The day before Kaplan is scheduled to appear at the high court, the justices will hear Hollingsworth v. Perry, a case challenging Proposition 8 of 2008, which prohibited same-sex marriage in California.

Family Law

Appearing yesterday at a luncheon of the state bar’s Family Law Section, Andrew Koppelman, a professor at Northwestern University School of Law, predicted that the Supreme Court will rule in Windsor’s favor but on narrower grounds than same-sex marriage advocates would like. He said the ruling would be based on Romer v. Evans, 517 U.S. 620 (1996), in which the Supreme Court invalidated a Colorado proposition prohibiting recognition of homosexuals as a “protected” class for discrimination purposes.

Koppelman said that such a ruling would provide Windsor relief, but not serve by itself to invalidate the so-called “mini DOMAs” that have been adopted by 35 states since the federal law went into effect.

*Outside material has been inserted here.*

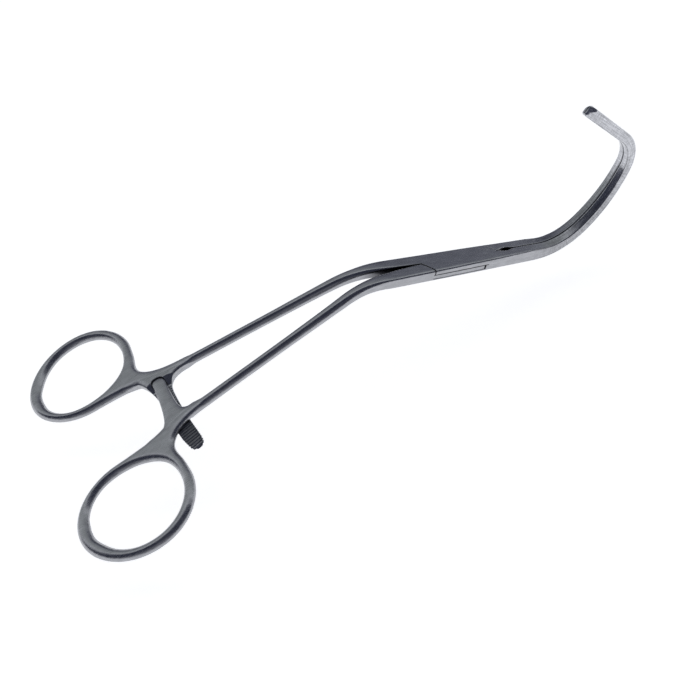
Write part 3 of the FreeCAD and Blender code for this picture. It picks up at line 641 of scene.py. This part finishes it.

Koppelman said he doubts the high court wants to reopen a national debate over same-sex marriage, especially since polls indicate that Americans are increasingly in favor of gay marriage.

He cited a recent survey showing that three out of four Americans under the age of 29 favor same-sex marriages.

“In the long-term, it [the same-sex controversy] is dying,” Koppelman said. “The cultural wars over same-sex marriage are over.”

Also appearing before the LGBT and Civil Rights committees’ panel were Touro Law School Professor Lewis Silverman and attorneys Ralph Randazzo of Randazzo & Randazzo in Huntington and Mariette Geldenhuys of Ithaca.

Geldenhuys said that just as many jurisdictions do not recognize a right of a same-sex couples to wed, they also don’t offer same-sex couples a way to divorce.

“Divorce is really one of the biggest benefits of marriage, only a lawyer can get away with saying that,” she said. “What I mean by that is if people sadly come apart and their relationship is not working, there is a structure [through divorce] to try at least to help them come apart in a way that is equitable.”